### The request
Find the lines that include the string "names" and report how many there are. Give no other text.

Items from a data source
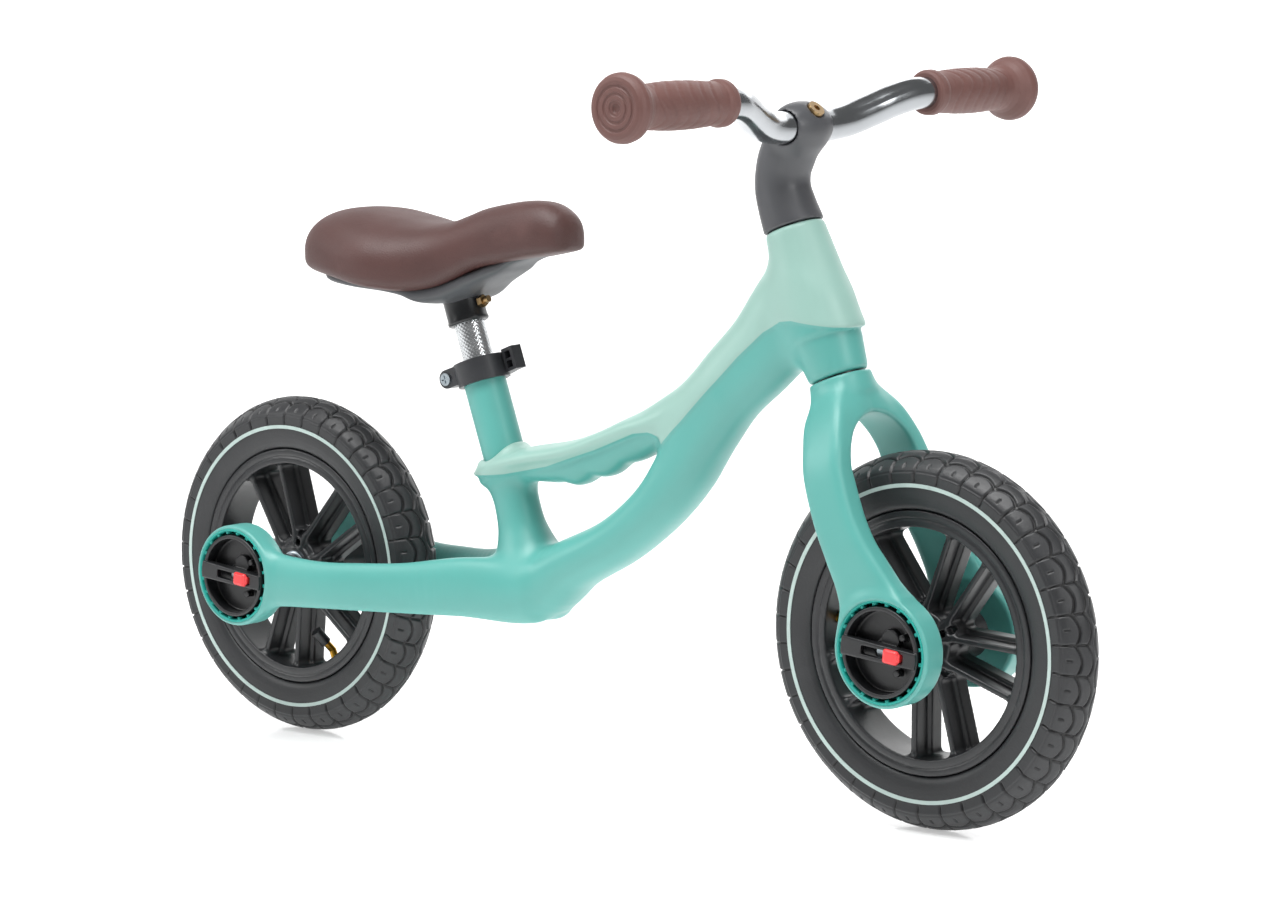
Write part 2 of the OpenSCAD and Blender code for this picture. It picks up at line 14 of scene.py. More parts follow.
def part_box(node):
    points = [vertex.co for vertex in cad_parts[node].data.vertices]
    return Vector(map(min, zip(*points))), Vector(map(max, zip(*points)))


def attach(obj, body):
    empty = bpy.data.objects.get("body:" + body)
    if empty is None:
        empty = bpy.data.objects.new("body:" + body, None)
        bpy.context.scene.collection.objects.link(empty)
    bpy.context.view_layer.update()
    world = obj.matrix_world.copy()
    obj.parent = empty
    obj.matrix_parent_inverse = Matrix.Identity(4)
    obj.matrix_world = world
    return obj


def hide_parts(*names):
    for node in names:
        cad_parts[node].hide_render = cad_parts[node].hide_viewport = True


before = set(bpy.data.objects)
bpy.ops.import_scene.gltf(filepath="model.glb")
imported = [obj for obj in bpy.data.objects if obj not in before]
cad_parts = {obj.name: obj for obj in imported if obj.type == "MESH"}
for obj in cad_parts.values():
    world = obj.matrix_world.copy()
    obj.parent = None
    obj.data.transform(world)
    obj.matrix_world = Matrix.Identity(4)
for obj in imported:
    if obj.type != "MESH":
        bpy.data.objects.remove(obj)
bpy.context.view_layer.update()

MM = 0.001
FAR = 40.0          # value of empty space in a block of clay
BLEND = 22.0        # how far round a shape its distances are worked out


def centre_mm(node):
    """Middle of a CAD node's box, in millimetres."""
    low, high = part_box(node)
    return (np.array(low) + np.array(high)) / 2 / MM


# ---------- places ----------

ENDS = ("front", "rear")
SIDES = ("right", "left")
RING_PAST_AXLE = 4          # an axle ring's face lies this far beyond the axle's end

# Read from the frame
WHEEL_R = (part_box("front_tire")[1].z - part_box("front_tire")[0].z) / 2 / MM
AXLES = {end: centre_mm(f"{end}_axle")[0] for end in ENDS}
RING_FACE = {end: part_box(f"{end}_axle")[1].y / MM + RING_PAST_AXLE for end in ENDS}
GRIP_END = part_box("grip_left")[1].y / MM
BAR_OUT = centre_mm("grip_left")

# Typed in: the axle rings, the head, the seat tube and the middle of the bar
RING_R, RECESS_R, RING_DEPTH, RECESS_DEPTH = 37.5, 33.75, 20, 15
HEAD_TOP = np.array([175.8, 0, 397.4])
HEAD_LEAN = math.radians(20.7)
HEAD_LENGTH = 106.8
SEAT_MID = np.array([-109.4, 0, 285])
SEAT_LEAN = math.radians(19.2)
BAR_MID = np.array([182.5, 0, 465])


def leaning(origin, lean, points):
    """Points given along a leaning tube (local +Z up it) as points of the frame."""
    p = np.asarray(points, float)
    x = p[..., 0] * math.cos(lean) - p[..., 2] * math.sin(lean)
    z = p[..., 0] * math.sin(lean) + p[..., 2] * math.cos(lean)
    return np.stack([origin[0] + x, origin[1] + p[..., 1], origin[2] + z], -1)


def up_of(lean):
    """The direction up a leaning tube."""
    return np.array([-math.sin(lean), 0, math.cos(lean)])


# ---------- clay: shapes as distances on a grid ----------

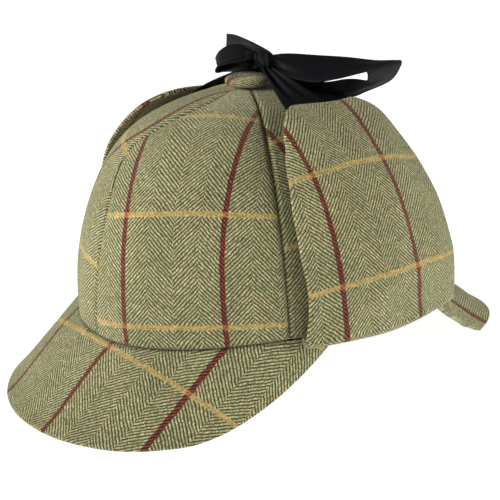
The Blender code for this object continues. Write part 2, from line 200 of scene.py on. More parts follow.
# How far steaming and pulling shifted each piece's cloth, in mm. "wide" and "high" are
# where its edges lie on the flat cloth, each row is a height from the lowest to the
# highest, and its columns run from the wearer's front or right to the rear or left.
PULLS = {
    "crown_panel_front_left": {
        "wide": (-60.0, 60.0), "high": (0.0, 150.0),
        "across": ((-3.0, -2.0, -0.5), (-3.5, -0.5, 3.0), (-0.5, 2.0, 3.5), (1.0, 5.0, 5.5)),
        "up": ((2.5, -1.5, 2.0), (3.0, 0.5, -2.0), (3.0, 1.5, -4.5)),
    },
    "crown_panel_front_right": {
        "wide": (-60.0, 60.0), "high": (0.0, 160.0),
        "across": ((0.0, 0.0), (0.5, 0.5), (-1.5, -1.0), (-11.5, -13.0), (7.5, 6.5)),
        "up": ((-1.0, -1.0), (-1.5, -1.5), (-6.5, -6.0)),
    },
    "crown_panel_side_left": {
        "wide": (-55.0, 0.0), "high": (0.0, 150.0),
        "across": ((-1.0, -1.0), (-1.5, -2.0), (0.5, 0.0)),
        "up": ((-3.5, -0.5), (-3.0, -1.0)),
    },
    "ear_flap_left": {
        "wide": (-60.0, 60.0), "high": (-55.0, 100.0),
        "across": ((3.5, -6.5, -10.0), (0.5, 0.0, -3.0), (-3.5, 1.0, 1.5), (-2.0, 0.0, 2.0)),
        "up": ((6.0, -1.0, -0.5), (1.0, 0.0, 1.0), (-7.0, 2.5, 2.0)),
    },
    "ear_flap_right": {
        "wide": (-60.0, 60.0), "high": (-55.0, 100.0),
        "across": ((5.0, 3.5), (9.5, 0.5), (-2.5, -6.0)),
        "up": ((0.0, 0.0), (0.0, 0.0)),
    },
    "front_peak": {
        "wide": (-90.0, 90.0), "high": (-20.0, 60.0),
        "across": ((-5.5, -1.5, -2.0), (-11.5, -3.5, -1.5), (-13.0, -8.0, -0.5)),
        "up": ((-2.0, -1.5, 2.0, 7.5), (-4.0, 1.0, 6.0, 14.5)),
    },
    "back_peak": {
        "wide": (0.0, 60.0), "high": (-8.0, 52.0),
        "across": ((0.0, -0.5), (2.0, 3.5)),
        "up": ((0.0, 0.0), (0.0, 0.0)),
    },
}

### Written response
2